Very tough benchmark. Many samples are thwart with noise (blips, click/pop, static, paper sounds). There was a large change to detection by only changing noise floor from Peak to RMS. Another large change after redesigning consonant identification.

Work on noise elimination is needed, and testing "yes".

Wednesday, 13 September 2023

Lipsync:

Creating a Unity script for Face, Blink, and Viseme morphs to use with Daz3D models.
Face blend shapes (happy, sad/lost, angry, shock), plus four others through combination.
Blink blend shapes. Auto-blink with ranged values. Min, max, stop after open/close (stare/sleep), blink once now, squint.
Viseme blend shapes. Emphasis modifier.

Speech Recognition:

Added Visemes to Speech Recognition engine.
Added/Updated Word Hashing and Word Search.

Working: Viseme lipsync "no" x 3, "yes" x 3. (simulated from speech recognition data)

Lipsync is already as good if not better than current SOTA lip syncing.

The default viseme blendshapes from Daz3D work well. However they're single frames and some of the phonemes need two (start and end). So for "oh"; "ah" and "w" are used.

Both the timing and the two-frame "oh" in "no" boost quality by quite a lot.

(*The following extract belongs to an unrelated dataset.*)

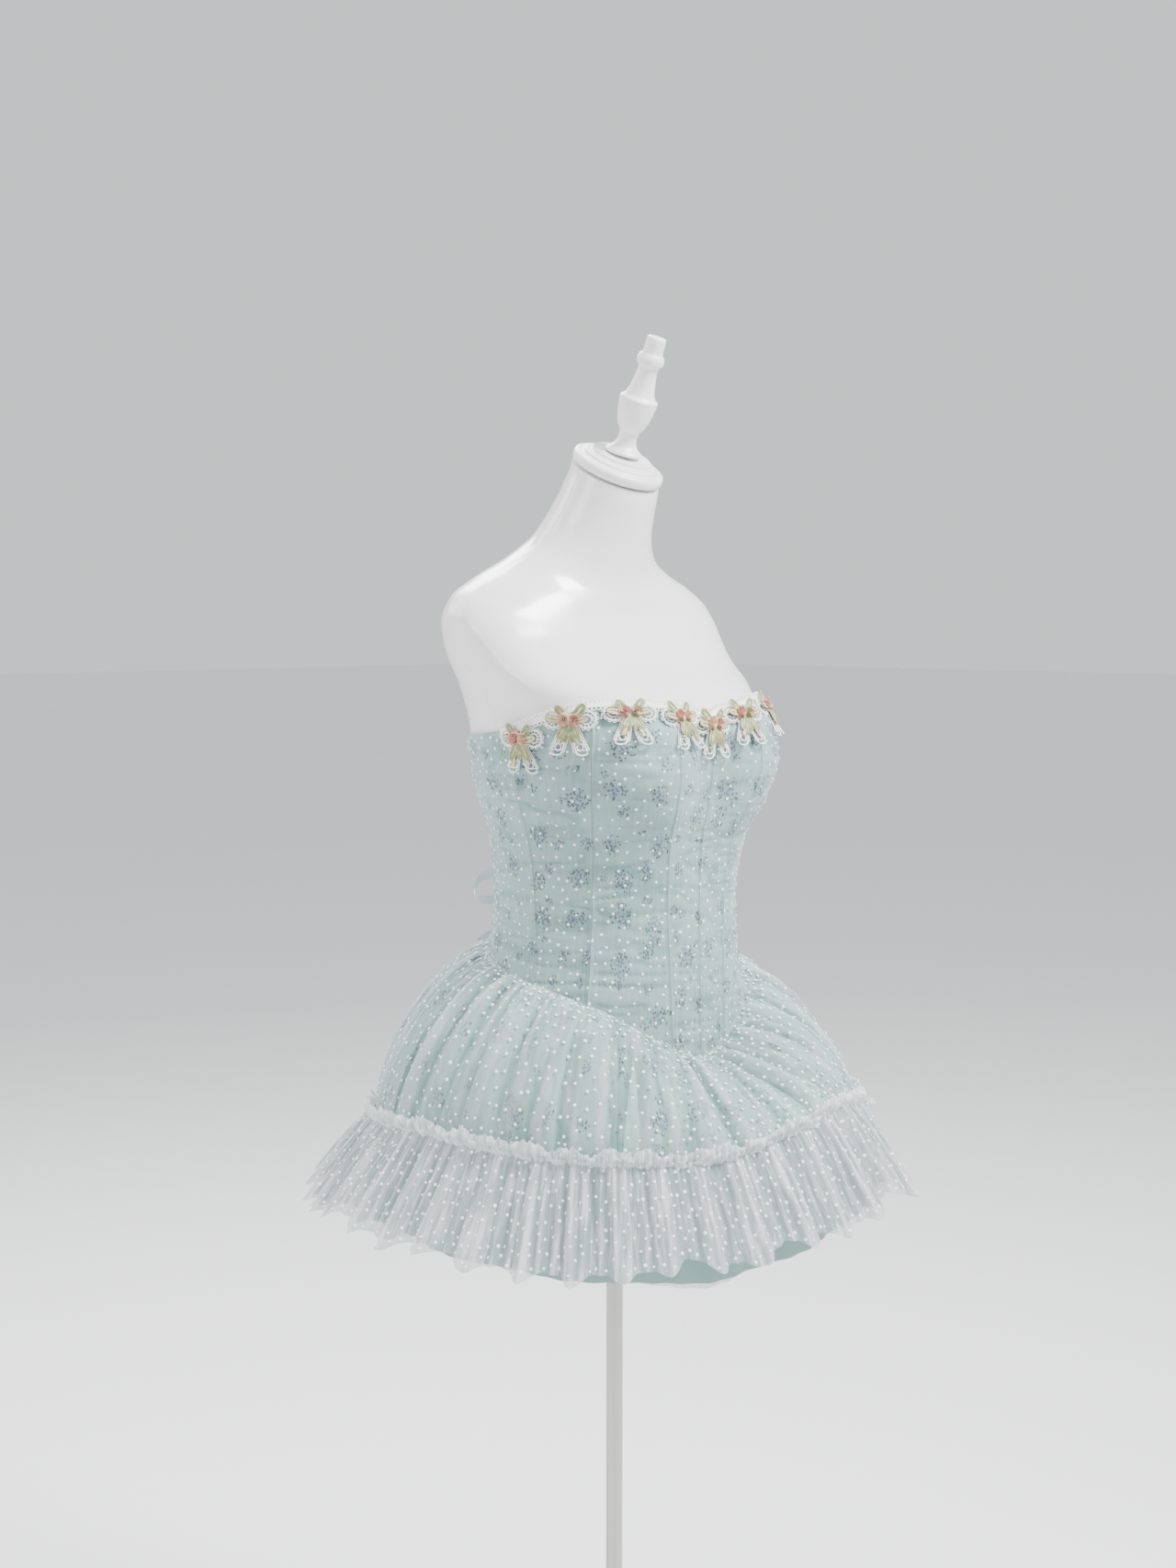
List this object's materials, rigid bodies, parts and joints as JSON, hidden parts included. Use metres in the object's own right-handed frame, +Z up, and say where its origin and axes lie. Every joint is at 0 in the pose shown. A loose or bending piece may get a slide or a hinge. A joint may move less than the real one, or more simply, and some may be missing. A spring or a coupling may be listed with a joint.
{
  "type": "strapless tulle mini dress on limbless dress form with pole stand",
  "caption": "Strapless corset-style tulle mini dress with gathered skirt, hem ruffle and neckline bows, on a limbless dress form with a turned neck finial and a pole stand.",
  "frame": {"origin": "centre of the stand base's flat underside, on the floor", "axes": "+Z up; the form faces -Y, its right side at -X and its left side at +X"},
  "size_m": [0.6374, 0.6298, 1.6594],
  "materials": {
    "form_white": "smooth gloss white shell with a painted turned cap and finial",
    "steel": "polished steel pole and base",
    "printed_tulle": "pale mint cloth with scattered small sprigs under white dotted tulle",
    "dotted_tulle": "white tulle with flocked dots, finely pleated",
    "mint_lining": "plain mint lining",
    "white_lace": "white guipure lace, picot edging and lacing ribbon",
    "ribbon": "folded ribbon roses in pink and cream with olive leaves and tails"
  },
  "bodies": {
    "root": {"back_bow": "white_lace", "bodice_back_left": "printed_tulle", "bodice_back_right": "printed_tulle", "bodice_center_front_left": "printed_tulle", "bodice_center_front_right": "printed_tulle", "bodice_side_back_left": "printed_tulle", "bodice_side_back_right": "printed_tulle", "bodice_side_front_left": "printed_tulle", "bodice_side_front_right": "printed_tulle", "bodice_side_left": "printed_tulle", "bodice_side_right": "printed_tulle", "form_finial": "form_white", "form_neck_cap": "form_white", "form_torso": "form_white", "lace_bow_1": "white_lace", "lace_bow_2": "white_lace", "lace_bow_3": "white_lace", "lace_bow_4": "white_lace", "lace_bow_5": "white_lace", "lace_bow_6": "white_lace", "lace_bow_7": "white_lace", "lace_bow_8": "white_lace", "lace_bow_9": "white_lace", "lacing_1": "white_lace", "lacing_2": "white_lace", "lining_back": "mint_lining", "lining_front": "mint_lining", "neckline_lace": "white_lace", "petticoat_back": "dotted_tulle", "petticoat_front": "dotted_tulle", "rose_bow_1": "ribbon", "rose_bow_2": "ribbon", "rose_bow_3": "ribbon", "rose_bow_4": "ribbon", "rose_bow_5": "ribbon", "rose_bow_6": "ribbon", "rose_bow_7": "ribbon", "rose_bow_8": "ribbon", "rose_bow_9": "ribbon", "ruffle_back": "dotted_tulle", "ruffle_front": "dotted_tulle", "ruffle_left": "dotted_tulle", "ruffle_right": "dotted_tulle", "skirt_back": "printed_tulle", "skirt_front": "printed_tulle", "skirt_left": "printed_tulle", "skirt_right": "printed_tulle", "stand_base": "steel", "stand_pole": "steel"}
  },
  "joints": []
}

The audio used is from a few samples of the Google Speech Commands dataset.

"no" x 3, "yes" x 3.

Monday, 7 August 2023

Speech Recognition / Phoneme Extraction Tool:

Redesigned consonant plosive-find
Redesigned consonant identification
Updated consonant frequency definitions. Added 2000 (512, 1000, 1500, 2000, 3000, 4000, 5500, 8000)
Consonant viseme upper tone/cheek emphasis changed from boolean to variable.
Updated vowel frequency definitions. Added 2333, 2666, 3500.
Updated vowel identification
Added Vowel format 2 focusing:
   1) F2 frequencies starting above 1000hz cannot transition to 1000hz, to avoid interference
     from nasal tone, and
   2) F2 frequencies where the last two values are the same can only transition up/down
    by one.
Improved Vowel F1 transition analysis to include power & average centre, and for flat transitions to re-alias centre frequency to a defined frequency group. This improves fine frequency transition detection, and for flat frequencies resilience to errors.
Updated Phoneme Emphasis
Updated equal-loudness
Updated GUI

Working:
"kay, kee, kai"
"no" x3 variations
"yes" x3 variations ("ye")

A lot of range in "no" and "yes" (and by extension all other vowels & consonants) is supported now, and will be setting up a benchmark to test it more.

Auto Phoneme Emphasis depends upon the peak volume in a range of frames. There are three ranges (2 - 5 - 5 frames). Volume detection in the first two frames is important as many loud plosives (eg "k", "t", "p") exist there and need to be represented accurately, as well as account for mouth-open, meaning emphasis travels high in advance. They are all precise to the audio and don't use general curves, so if they're wrong they're wrong, but when they're right they're really right. An emphasis multiplier determines max emphasis.

"Yes" and "No":

Monday, 10 July 2023

Speech Recognition / Phoneme Extraction Tool:

Updated equal-loudness
Reduced noise floor dynamic step up/down amount
Lowered initial volume pick up
Replaced Inverse Blackman window with a 2x amplified Hann window. Similar quality, large speed gain.
Improved consonant framing (plosive find)
Redesigned consonant identification
Added Vowel formant 1 Focusing. Frequencies starting at or above 656hz are now soley detected to transition at or under this amount (to avoid interference from strong nasal tone).
Reduced nasal tone volume (875-1000hz) by half

Working:
"kay, kee, kai"
"no" x3 variations

Saturday, 17 June 2023

Speech Recognition / Phoneme Extraction Tool:

Conversion of main processing code (including FFT) from C to C# - 100%.
GUI/code: Loudness Curve
GUI/code: Phoneme output
GUI
Updated frequency group definitions (312, 468, 562, 656, 750, 875, 1000, 1333, 1666, 2000, 2500, 3000, 4000, 5500, 8000)
Updated equal-loudness
New equal-loudness calibration for the first 16ms frame (+50%)
Removed last FIR filter @ 8000hz. Did improve frequencies (loudness) slightly but not enough to justify the processing time.
Combined Find Zero-Crossing function with Noise Find. Speed & quality improvement.
Replaced Hann window with a custom wide lobe cosine window/Inverse Blackman window.
Improved syllable finding
Updated Wav file loading

Satisfied now with the "Kay, Kee, Kai" test.

Next target is finding "yes" & "no". This is part of the Google Speech Commands (Keyword Spotting) benchmark.